The United States, Britain, France and Germany have agreed on a watered-down proposal for a fourth round of U.N. sanctions against Iran over its nuclear program and given it to Russia and China for comments. Russia's initial reaction has been negative and China has not reacted, Western diplomats say.

"It now seems that Russia and China are still dragging their legs and they are still looking to the diplomatic track," Israel's U.N. Ambassador Gabriela Shalev told reporters at U.N. headquarters.

"We are more than suspicious because these diplomatic overtures took over the last years and the Iranians are mocking them," she said.

Western diplomats say they had hoped to get a sanctions resolution through the Security Council next month but that timeframe is now looking increasingly unrealistic.

Iran denies Western allegations that its nuclear program is a covert quest to develop the capability to produce atomic weapons and has resisted international calls to curtail it. Tehran says the program is for electricity, not bombs.

Shalev said that Russia had initially appeared supportive of efforts to impose a new punitive measures against the Islamic Republic for defying five U.N. Security Council resolutions demanding that it halt nuclear enrichment.

But Moscow does not appear very supportive, she said.

"The chances now seem grim regarding sanctions that will be crippling," she said.

Shalev defined "crippling" sanctions as steps that would not hurt the Iranian people but Iran's Islamic Revolutionary Guard Corps (IRGC) and key firms and individuals. Three earlier sanctions resolutions imposed travel bans and asset freezes on a small group of Iranians and Iranian companies and one bank.

She reiterated that if the 15-nation Security Council fails to agree on sanctions, or passes weak measures that are more symbolic than painful, Israel hopes the United States, European Union and others will impose their own sanctions on Iran.

Shalev added that non-permanent council members Turkey, Brazil, Bosnia-Herzegovina and others remained "mysterious," adding that Israel was lobbying all of them to support new sanctions. Diplomats say Turkey, Brazil and Lebanon do not support new steps against Iran and might abstain or vote no.

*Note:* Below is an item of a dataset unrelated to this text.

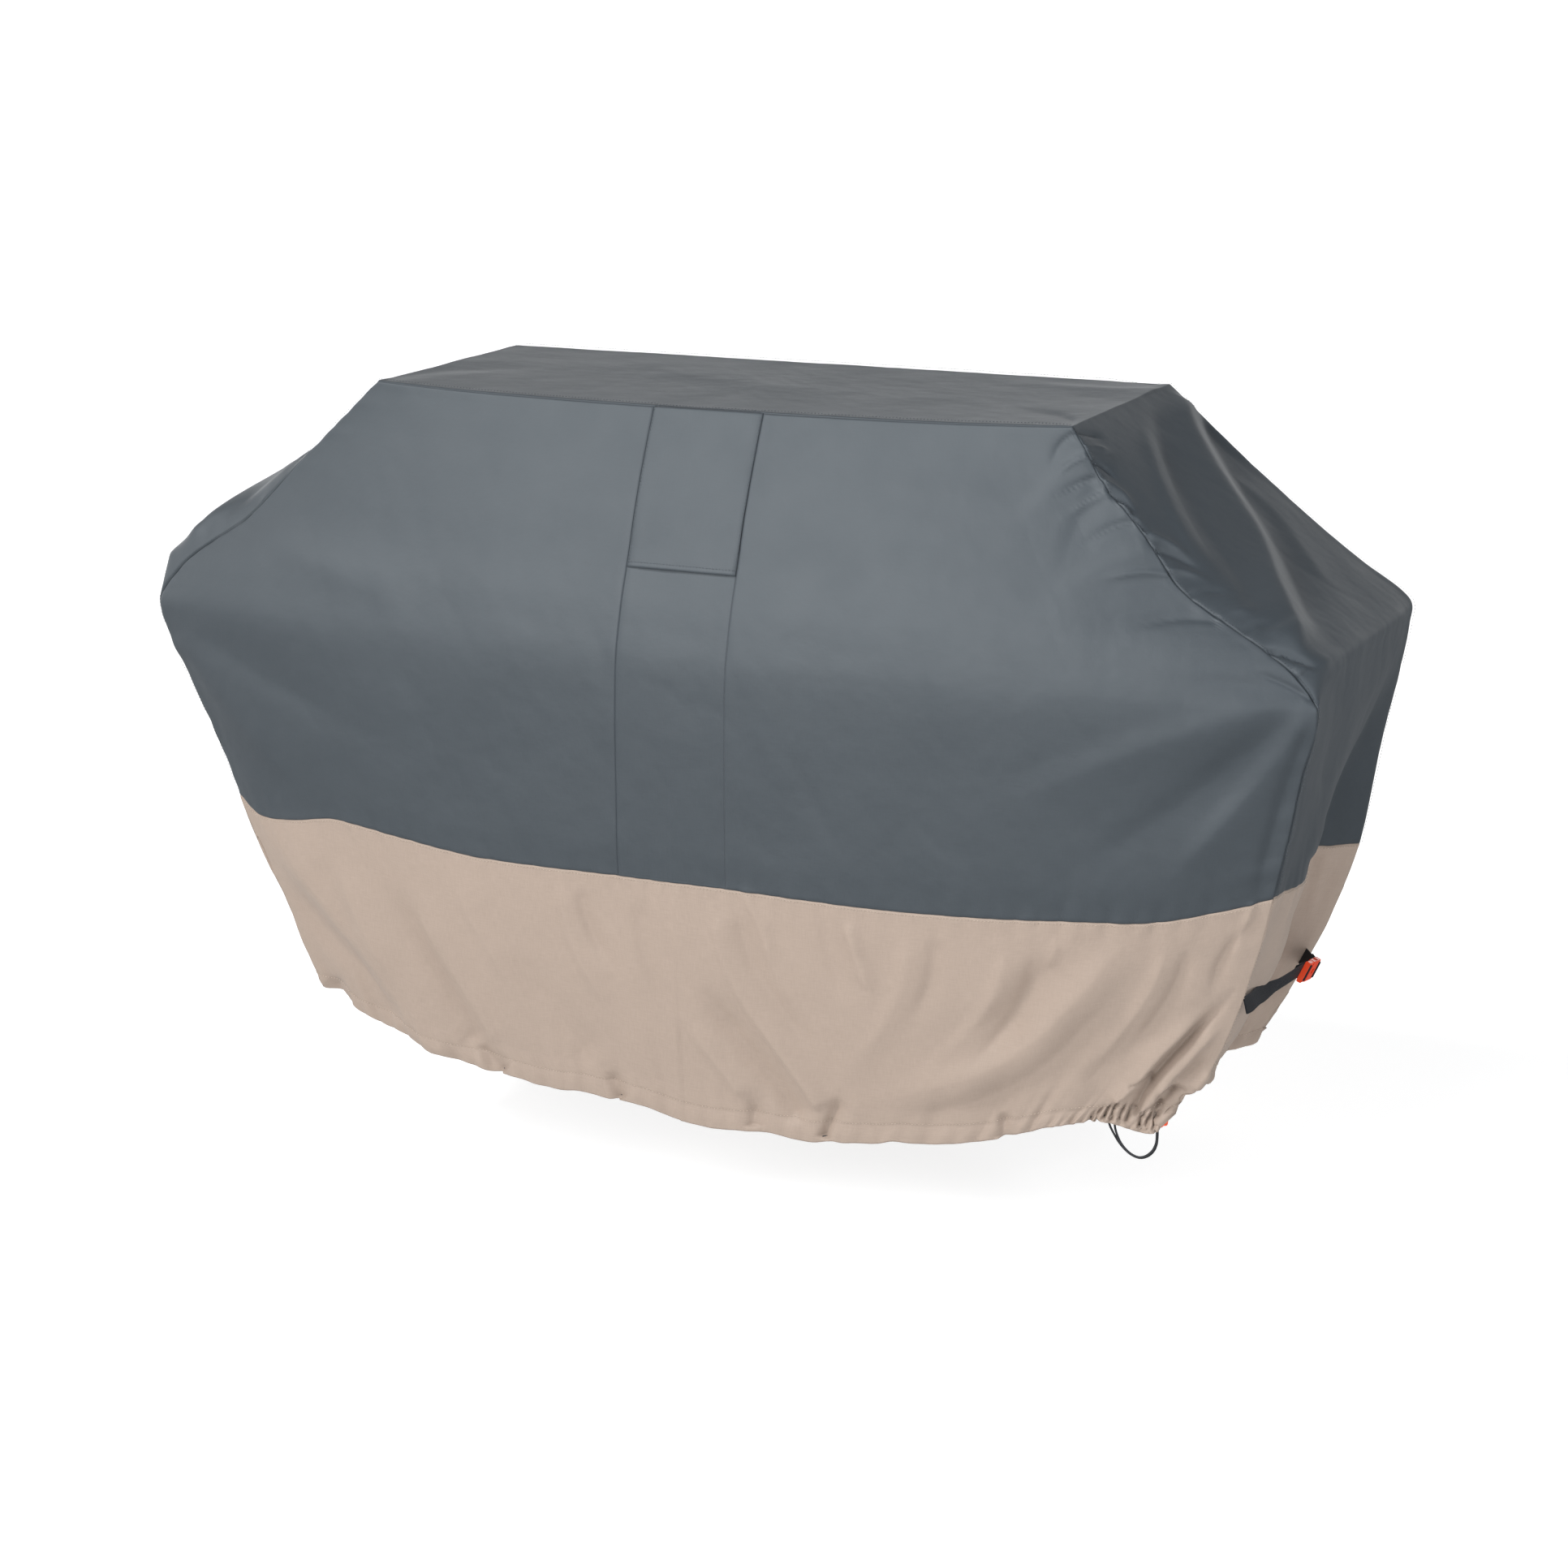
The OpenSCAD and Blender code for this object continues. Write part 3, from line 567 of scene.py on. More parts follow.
# the back part of the side, where its own hem is gathered
SIDE_FOLDS = [
    ([(1519, 1330), (1513, 1312), (1507, 1298)], 4.0, -6.0, .03, .4, "r"),
    ([(1530, 1330), (1525, 1314), (1516, 1300)], 3.6, -6.0, .03, .4, "r"),
    ([(1538, 1326), (1533, 1310), (1526, 1292)], 3.6, -5.0, .03, .4, "r"),
    ([(1508, 1326), (1504, 1312), (1503, 1300)], 3.2, -5.0, .03, .4, "r"),
    ([(1560, 1250), (1580, 1190), (1604, 1120), (1622, 1060)], 12, 4.0, .2, .2, ""),
    ([(1548, 1290), (1575, 1225), (1600, 1170)], 9, -3.5, .2, .4, ""),
    ([(1600, 1180), (1630, 1110), (1652, 1055)], 8, -3.0, .2, .3, ""),
    ([(1626, 1050), (1606, 1105), (1594, 1138), (1582, 1166)], 11, -7.0, .12, .35, ""),
    ([(1642, 1034), (1628, 1068), (1618, 1115), (1612, 1158)], 7, 4.5, .10, .35, ""),
]
# small tucks along the seam of the slope, on both its sides
SEAM_TUCKS = [
    ([(1322, 531), (1340, 534), (1362, 540)], 3.2, -3.2, .02, .4, "r"),
    ([(1336, 551), (1352, 552), (1370, 558)], 3.0, 2.6, .02, .4, "r"),
    ([(1346, 567), (1362, 576), (1376, 592)], 3.2, -3.6, .02, .4, "r"),
    ([(1357, 592), (1380, 606), (1402, 630)], 3.6, 3.0, .02, .4, "r"),
    ([(1366, 606), (1388, 622), (1404, 646)], 3.2, -3.6, .02, .4, "r"),
    ([(1380, 621), (1402, 640), (1412, 662)], 3.4, 3.0, .02, .4, "r"),
    ([(1392, 634), (1410, 652), (1420, 680)], 3.0, -3.0, .02, .4, "r"),
    ([(1410, 656), (1438, 668), (1470, 690)], 4.2, 3.0, .02, .4, "r"),
    ([(1424, 678), (1450, 686), (1484, 706)], 4.0, -3.2, .02, .4, "r"),
    ([(1440, 702), (1462, 704), (1490, 716)], 4.0, 2.4, .02, .4, "r"),
    ([(1466, 735), (1490, 728), (1520, 732)], 4.0, -2.6, .02, .4, "r"),
    ([(1500, 762), (1520, 752), (1548, 752)], 4.0, 2.4, .02, .4, "r"),
    ([(1530, 780), (1550, 770), (1576, 770)], 4.0, -2.8, .02, .4, "r"),
    ([(1322, 535), (1306, 548), (1294, 570)], 4.0, -2.0, .02, .5, "r"),
    ([(1340, 562), (1322, 570), (1296, 590)], 4.0, 2.2, .02, .5, "r"),
    ([(1352, 588), (1330, 596), (1300, 612)], 4.0, -2.2, .02, .5, "r"),
    ([(1364, 606), (1338, 620), (1310, 640)], 5.0, 2.2, .02, .5, "r"),
    ([(1396, 642), (1368, 650), (1330, 672)], 5.0, -2.0, .02, .5, "r"),
    ([(1440, 708), (1400, 706), (1350, 716)], 6.0, 2.2, .02, .5, "r"),
    ([(1500, 765), (1450, 762), (1390, 774)], 6.0, -2.2, .02, .5, "r"),
    ([(1560, 801), (1590, 808), (1622, 822)], 3.4, -6.5, .05, .05, "r"),
    ([(1598, 835), (1604, 822), (1622, 824)], 4.0, 3.0, .1, .1, ""),
    ([(1624, 868), (1590, 846), (1540, 826)], 6.0, -2.6, .02, .4, "r"),
]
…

Originally the United States, Britain, France and Germany had hoped to persuade Russia and China to agree to a U.N. blacklisting of Iran's central bank. But the latest draft, written to make it more palatable to Moscow and Beijing, only urges states to be "vigilant" regarding Iran's central bank.

The proposal also includes no sanctions against Iran's oil and gas sectors, as France had pushed for.

It does, however, call for restrictions on new Iranian banks abroad, a full arms embargo, a crackdown on insurance and reinsurance for cargo coming in and out of Iran, and a black listing of at least one shipping firm. It would also include a new focus on the IRGC and firms controlled by it.

Shalev made clear that the military option remained "on the table" as a means of dealing with Iran's nuclear program. However, she added that a military solution, like allowing Iran to press ahead with its nuclear program, was a "bad option."

Still, she said that the military option was a focus of discussion between the United States and Israel, though she declined to say whether the administration of President Barack Obama was arguing for or against it.